A new generation is now getting hooked on nicotine. Meanwhile, the Control of Smoking Products for Public Health Bill 2023 has faded from view, pushed to a parliamentary select committee.
The government argues that the move was to tax the RM2.5bil vape industry and legalise traders. But of the 2,000 or more traders, only 10 have registered. “The tax doesn’t make sense,” says Mary Assunta, senior policy advisor for the South-East Asia Tobacco Control Alliance.
The industry, which includes large multinationals, now benefits as Malaysia manufactures and exports electronic devices that heat tobacco and vape liquids.
The industry argues that vaping and ecigarettes are safer than smoking, often citing an outdated study, and that it can be a smoking cessation tool.
Assunta discounts such arguments. She says of nicotine: “You can’t unpoison a poison.” Also, not all vape contents have been tested for safety, and further, flavours are meant to be eaten, not inhaled into the lungs.
Some 77 vape poisoning cases have been referred to the National Poison Centre, seven in June alone. “The government is not compiling these cases and vaping is not recorded as a cause of death,” says Assunta.
Since the harms of vaping are still emerging and not fully documented, a precautionary principle must be applied, she says.
“A government like Malaysia has no capacity to strictly regulate [vaping] safety and sales.”
The powerful tobacco industry is known for swaying health policy or pre-empting strong legislation through aggressive lobbying. Assunta, who has long monitored the industry, says even in Uruguay, a country with strong anti-tobacco policies, a vape ban got reversed.
In Malaysia, the delay to pass the GEG Bill has resulted in zero regulation on vaping. “The victims are actually children,” points out Assunta.

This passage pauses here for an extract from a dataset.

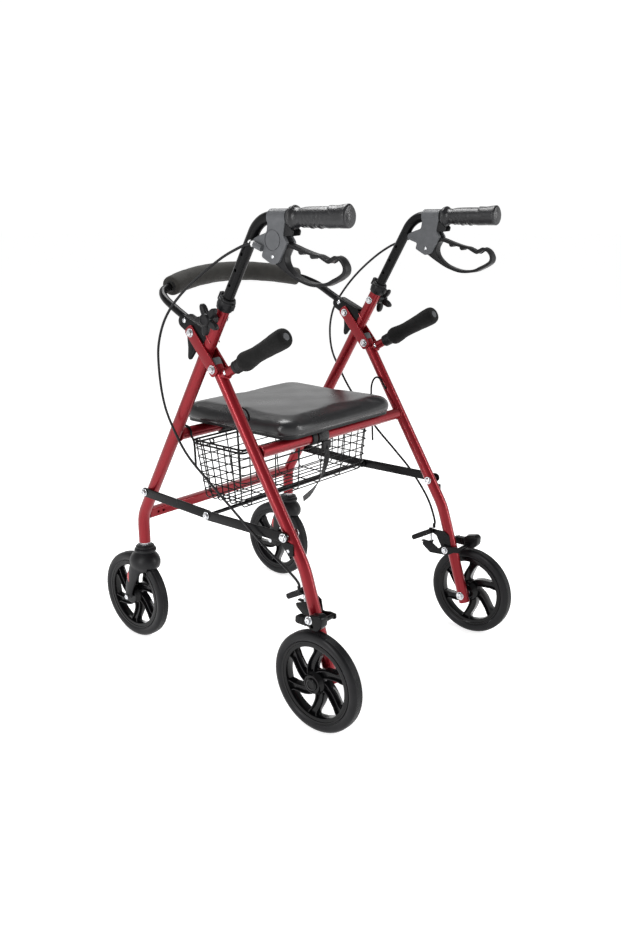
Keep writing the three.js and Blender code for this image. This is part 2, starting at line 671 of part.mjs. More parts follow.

But civil society is fighting back. CAP is urging the government to pass the Bill and place the health of children above “profits of the tobacco cartel and taxes”.
On June 30, 2023, in a historic challenge, tobacco control and child rights non-governmental organisations filed a suit against the Health Minister and Malaysian government, seeking a judicial review on liquid nicotine. The Malaysian Council for Tobacco Control says the lawsuit is a “last resort”, as thousands of children might get addicted by the time Parliament passes the GEG Bill. They are calling on the public to donate a symbolic RM1 in support.
For now, with no law and a “wild, wild West” vape market, parents protect your children.